* **Exercise goal**
Return only the lines running from the line with "for node in" down to the line with "a linear one.", both included, exactly as they appear.

___

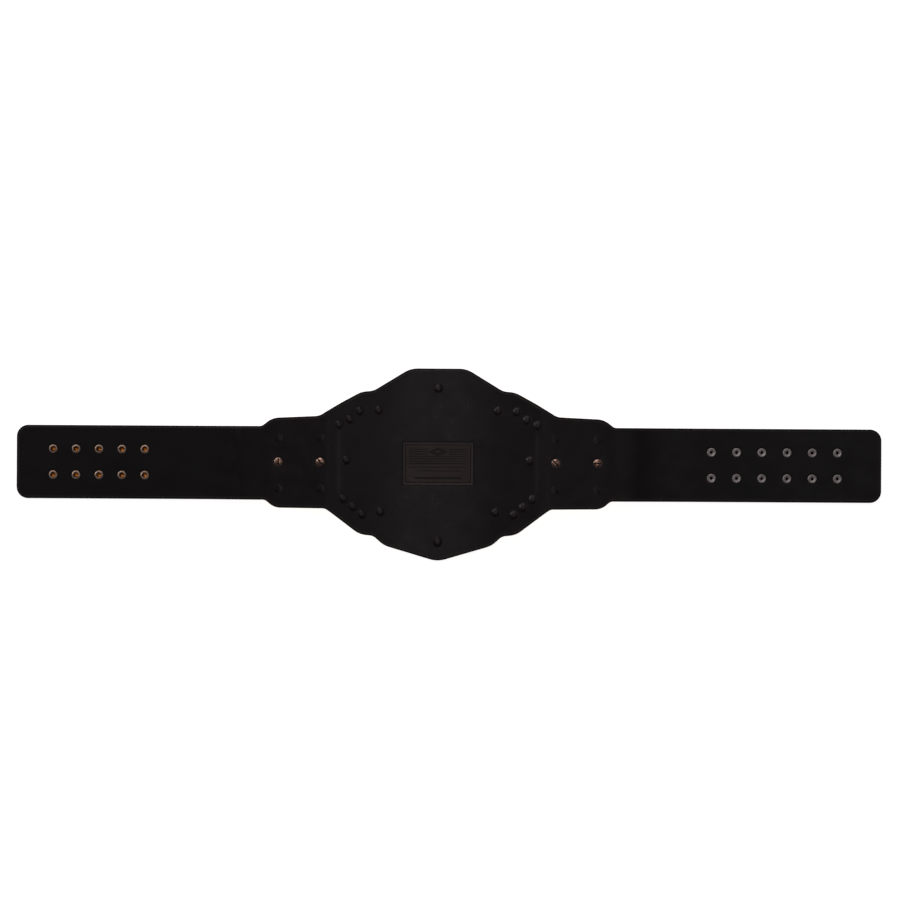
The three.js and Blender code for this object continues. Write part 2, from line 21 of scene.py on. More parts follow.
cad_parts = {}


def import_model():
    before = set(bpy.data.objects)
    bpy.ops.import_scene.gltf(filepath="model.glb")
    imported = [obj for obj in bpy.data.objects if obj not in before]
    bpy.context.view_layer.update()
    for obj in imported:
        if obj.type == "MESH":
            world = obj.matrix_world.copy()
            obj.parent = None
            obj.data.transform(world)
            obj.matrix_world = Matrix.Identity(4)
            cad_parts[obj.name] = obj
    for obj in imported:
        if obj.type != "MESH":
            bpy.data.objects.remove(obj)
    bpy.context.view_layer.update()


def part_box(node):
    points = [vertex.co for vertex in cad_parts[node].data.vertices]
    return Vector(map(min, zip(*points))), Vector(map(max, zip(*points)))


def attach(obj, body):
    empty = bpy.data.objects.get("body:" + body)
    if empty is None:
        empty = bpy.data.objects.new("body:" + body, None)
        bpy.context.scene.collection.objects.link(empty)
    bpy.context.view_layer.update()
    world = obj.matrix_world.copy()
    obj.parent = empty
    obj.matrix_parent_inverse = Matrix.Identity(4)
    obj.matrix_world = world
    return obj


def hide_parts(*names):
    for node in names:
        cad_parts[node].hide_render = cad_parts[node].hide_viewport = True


LOG = logging.getLogger("belt")
MM = 0.001
BODY = "root"

Heights = Callable[[np.ndarray], np.ndarray]


class Slot(Enum):
    """The record's material slots."""

    STRAP = "strap_leather"
    LINING = "lining_leather"
    PLATE = "plate_metal"
    SCREW = "screw_brass"
    SOCKET = "socket_brass"
    STUD = "stud_steel"


class Side(Enum):
    """The two long edges of the belt, by the sign of their y."""

    UPPER = 1
    LOWER = -1


def linear(hex_code: str) -> tuple[float, float, float, float]:
    """Turns an sRGB colour into a linear one.

    Args:
        hex_code: Six hex digits.

    Returns:
        Red, green, blue and an alpha of 1.
    """
    shares = [int(hex_code[i : i + 2], 16) / 255 for i in (0, 2, 4)]
    values = [c / 12.92 if c <= 0.04045 else ((c + 0.055) / 1.055) ** 2.4 for c in shares]
    return (*values, 1.0)


def smooth_step(low: float, high: float, values: np.ndarray) -> np.ndarray:
    """Rises smoothly from 0 to 1 between two values.

    Args:
        low: Where the rise starts.
        high: Where it ends.
        values: Where it is read.

    Returns:
        The share of the rise at each value.
    """
    share = np.clip((values - low) / (high - low), 0, 1)
    return share * share * (3 - 2 * share)


def hump(values: np.ndarray, centre: float, width: float) -> np.ndarray:
    """A bell curve of height 1 round a centre.

    Args:
        values: Where it is read.
        centre: Where it is highest.
        width: How far from the centre it has fallen to about a third.

    Returns:
        The curve's height at each value.
    """
    return np.exp(-(((values - centre) / width) ** 2))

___

* **Exercise output**
    for node in names:
        cad_parts[node].hide_render = cad_parts[node].hide_viewport = True


LOG = logging.getLogger("belt")
MM = 0.001
BODY = "root"

Heights = Callable[[np.ndarray], np.ndarray]


class Slot(Enum):
    """The record's material slots."""

    STRAP = "strap_leather"
    LINING = "lining_leather"
    PLATE = "plate_metal"
    SCREW = "screw_brass"
    SOCKET = "socket_brass"
    STUD = "stud_steel"


class Side(Enum):
    """The two long edges of the belt, by the sign of their y."""

    UPPER = 1
    LOWER = -1


def linear(hex_code: str) -> tuple[float, float, float, float]:
    """Turns an sRGB colour into a linear one.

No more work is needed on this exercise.